Note: This class has internal mutable state and is not thread safe. It is the caller's responsibility to ensure any necessary synchronization if you wish to use the same Automaton from multiple threads. In general it is instead recommended to use a RunAutomaton for multithreaded matching: it is immutable, thread safe, and much faster.

  • Field Details

    • MINIMIZE_HOPCROFT

      public static final int MINIMIZE_HOPCROFT
      Minimize using Hopcroft's O(n log n) algorithm. This is regarded as one of the most generally efficient algorithms that exist.
      See Also:
  • Constructor Details

    • Automaton

      public Automaton(State initial)
      Constructs a new automaton that accepts the empty language. Using this constructor, automata can be constructed manually from State and Transition objects.
      See Also:
    • Automaton

      public Automaton()
  • Method Details

    • setMinimization

      public static void setMinimization(int algorithm)
      Selects minimization algorithm (default: MINIMIZE_HOPCROFT).
      Parameters:
      algorithm - minimization algorithm
    • setMinimizeAlways

      public static void setMinimizeAlways(boolean flag)
      Sets or resets minimize always flag. If this flag is set, then MinimizationOperations.minimize(Automaton) will automatically be invoked after all operations that otherwise may produce non-minimal automata. By default, the flag is not set.
      Parameters:
      flag - if true, the flag is set
    • setAllowMutate

      public static boolean setAllowMutate(boolean flag)
      Sets or resets allow mutate flag. If this flag is set, then all automata operations may modify automata given as input; otherwise, operations will always leave input automata languages unmodified. By default, the flag is not set.
      Parameters:
      flag - if true, the flag is set
      Returns:
      previous value of the flag
    • getSingleton

      public String getSingleton()
      Returns the singleton string for this automaton. An automaton that accepts exactly one string may be represented in singleton mode. In that case, this method may be used to obtain the string.
      Returns:
      string, null if this automaton is not in singleton mode.
    • getInitialState

      public State getInitialState()
      Gets initial state.
      Returns:
      state
    • isDeterministic

      public boolean isDeterministic()
      Returns deterministic flag for this automaton.
      Returns:
      true if the automaton is definitely deterministic, false if the automaton may be nondeterministic
    • setDeterministic

      public void setDeterministic(boolean deterministic)
      Sets deterministic flag for this automaton.

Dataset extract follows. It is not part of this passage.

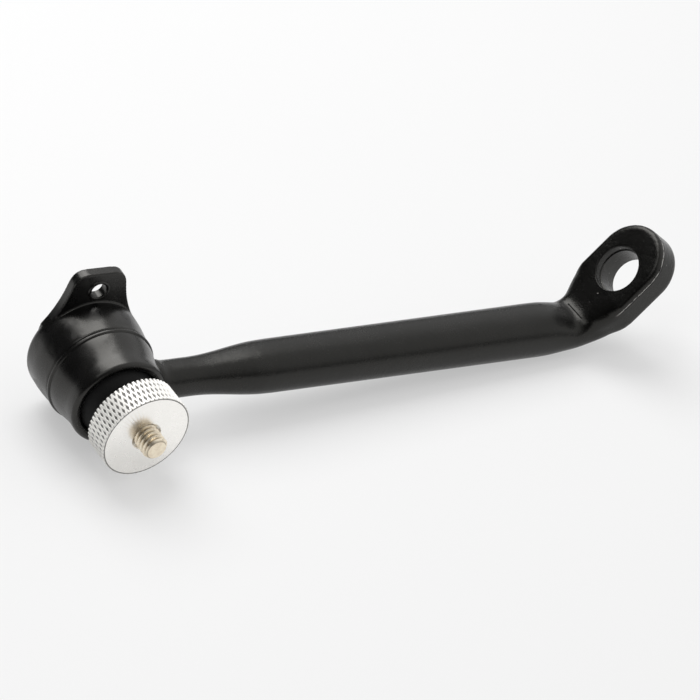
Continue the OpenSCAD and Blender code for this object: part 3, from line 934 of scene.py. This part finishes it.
def makeFloor():
    # the arm lies on its housing, its wheel and the end of its bar, so the floor is tipped
    # a little in the part's frame
    tipX, tipY = math.radians(stagePlan["tipX"]), math.radians(stagePlan["tipY"])
    normal = Vector((-math.sin(tipX), math.sin(tipY), 1)).normalized()
    lowest = min(v.co.dot(normal) for node in frame["nodes"].values() for v in node.data.vertices)
    selectOnly()
    bpy.ops.mesh.primitive_grid_add(x_subdivisions=8, y_subdivisions=8, size=stagePlan["size"])
    floor = bpy.context.object
    floor.name = "floor"
    centre = Vector(((cadLow.x + cadHigh.x) / 2, 0, 0))
    centre -= normal * (centre.dot(normal) - lowest)
    place(floor, centre, normal.to_track_quat("Z", "Y").to_euler())
    material, sheet, position = startMaterial("paleFloor")
    grey = stagePlan["grey"]
    base = position.noise(stagePlan["cloud"], 2.0).blend((grey,) * 3, (grey + 0.01,) * 3)
    dress(floor, finishMaterial(material, sheet, Base_Color=base, Roughness=0.75,
                                Specular_IOR_Level=0.2, Emission_Strength=stagePlan["glow"],
                                Emission_Color=(1, 1, 1, 1)))


cameraPlan = {
    "azimuth": -39.66, "elevation": 35.74, "roll": 18.20, "distance": 751.75,
    "aim": (-81.11, -0.17, -13.49), "lens": 154.29, "sensor": 36,
}


def makeCamera():
    plan = cameraPlan
    turn, rise, roll = (math.radians(plan[name]) for name in ("azimuth", "elevation", "roll"))
    ahead = Vector((-math.sin(turn) * math.cos(rise), math.cos(turn) * math.cos(rise), -math.sin(rise)))
    level = ahead.cross(Vector((0, 0, 1))).normalized()
    upright = level.cross(ahead)
    right = level * math.cos(roll) + upright * math.sin(roll)
    up = upright * math.cos(roll) - level * math.sin(roll)
    data = bpy.data.cameras.new("camera")
    data.lens, data.sensor_width = plan["lens"], plan["sensor"]
    data.clip_start = 0.01
    camera = bpy.data.objects.new("camera", data)
    bpy.context.scene.collection.objects.link(camera)
    turnMatrix = Matrix((right, up, -ahead)).transposed().to_4x4()
    spot = Vector(plan["aim"]) * mm - ahead * plan["distance"] * mm
    camera.matrix_world = Matrix.Translation(spot) @ turnMatrix
    bpy.context.scene.camera = camera


lightPlans = {
    "overhead": {"towards": (-0.10, 0.62, 0.78), "away": 0.95, "size": (0.72, 0.85), "power": 8.2},
    "overLeft": {"towards": (-0.50, -0.05, 0.86), "away": 1.0, "size": (0.5, 0.5), "power": 1.4},
}


def makeLights():
    middle = (cadLow + cadHigh) / 2
    for name, plan in lightPlans.items():
        towards = Vector(plan["towards"]).normalized()
        data = bpy.data.lights.new(name, "AREA")
        data.shape, data.energy = "RECTANGLE", plan["power"]
        data.size, data.size_y = plan["size"]
        lamp = bpy.data.objects.new(name, data)
        lamp.location = middle + towards * plan["away"]
        lamp.rotation_euler = towards.to_track_quat("Z", "Y").to_euler()
        bpy.context.scene.collection.objects.link(lamp)


skyPlan = {
    "dark": 0.07, "bright": 0.92, "towards": (0.80, 0.0, 0.60), "from": 0.08, "to": 0.82,
    "horizon": 0.12, "horizonTop": 0.35,  # the share of light left at the horizon, and where it ends
}


def makeSky():
    # brighter to one side and overhead, darker towards the horizon
    plan = skyPlan
    world = bpy.data.worlds.new("studio")
    world.use_nodes = True
    world.node_tree.nodes.clear()
    sheet = Wire(world.node_tree)
    direction = sheet.node("ShaderNodeTexCoord")
    glow = direction.vector("DOT_PRODUCT", plan["towards"], 1).rise(plan["from"], plan["to"])
    height = direction.vector("DOT_PRODUCT", (0, 0, 1), 1)
    upper = plan["horizon"] + height.rise(0.0, plan["horizonTop"]) * (1 - plan["horizon"])
    strength = (glow * (plan["bright"] - plan["dark"]) + plan["dark"]) * upper
    sky = sheet.node("ShaderNodeBackground", None, {"Color": (1, 1, 1, 1), "Strength": strength})
    sheet.node("ShaderNodeOutputWorld", None, {"Surface": sky})
    bpy.context.scene.world = world
    bpy.context.scene.view_settings.view_transform = "Standard"


makeFloor()
makeCamera()
makeLights()
makeSky()
print("stage, camera and lights set")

This method should (only) be used if automata are constructed manually.
      Parameters:
      deterministic - true if the automaton is definitely deterministic, false if the automaton may be nondeterministic
    • setInfo

      public void setInfo(Object info)
      Associates extra information with this automaton.
      Parameters:
      info - extra information
    • getInfo

      public Object getInfo()
      Returns extra information associated with this automaton.
      Returns:
      extra information
      See Also:
    • getNumberedStates

      public State[] getNumberedStates()
    • setNumberedStates

      public void setNumberedStates(State[] states)
    • setNumberedStates

      public void setNumberedStates(State[] states, int count)
    • clearNumberedStates

      public void clearNumberedStates()
    • getAcceptStates

      public Set<State> getAcceptStates()
      Returns the set of reachable accept states.
      Returns:
      set of State objects
    • restoreInvariant

      public void restoreInvariant()
      Restores representation invariant. This method must be invoked before any built-in automata operation is performed if automaton states or transitions are manipulated manually.
      See Also:
    • reduce

      public void reduce()
      Reduces this automaton. An automaton is "reduced" by combining overlapping and adjacent edge intervals with same destination.
    • removeDeadTransitions

      public void removeDeadTransitions()
      Removes transitions to dead states and calls reduce(). (A state is "dead" if no accept state is reachable from it.)
    • getSortedTransitions

      public Transition[][] getSortedTransitions()
      Returns a sorted array of transitions for each state (and sets state numbers).
    • expandSingleton

      public void expandSingleton()
      Expands singleton representation to normal representation. Does nothing if not in singleton representation.
    • getNumberOfStates

      public int getNumberOfStates()
      Returns the number of states in this automaton.
    • getNumberOfTransitions

      public int getNumberOfTransitions()
      Returns the number of transitions in this automaton. This number is counted as the total number of edges, where one edge may be a character interval.
    • equals

      public boolean equals(Object obj)
      Overrides:
      equals in class Object
    • hashCode

      public int hashCode()
      Overrides:
      hashCode in class Object
    • toString

      public String toString()
      Returns a string representation of this automaton.
      Overrides:
      toString in class Object
    • toDot

      public String toDot()
      Returns Graphviz Dot representation of this automaton.
    • clone

      public Automaton clone()
      Returns a clone of this automaton.
      Overrides:
      clone in class Object
    • concatenate

      public Automaton concatenate(Automaton a)
    • concatenate

      public static Automaton concatenate(List<Automaton> l)
    • optional

      public Automaton optional()
    • repeat

      public Automaton repeat()
    • repeat

      public Automaton repeat(int min)
    • repeat

      public Automaton repeat(int min, int max)
    • complement

      public Automaton complement()
    • minus

      public Automaton minus(Automaton a)
    • intersection

      public Automaton intersection(Automaton a)
    • subsetOf

      public boolean subsetOf(Automaton a)
    • union

      public Automaton union(Automaton a)
    • union

      public static Automaton union(Collection<Automaton> l)
    • determinize

      public void determinize()
    • isEmptyString

      public boolean isEmptyString()
    • minimize

      public static Automaton minimize(Automaton a)
      See MinimizationOperations.minimize(Automaton). Returns the automaton being given as argument.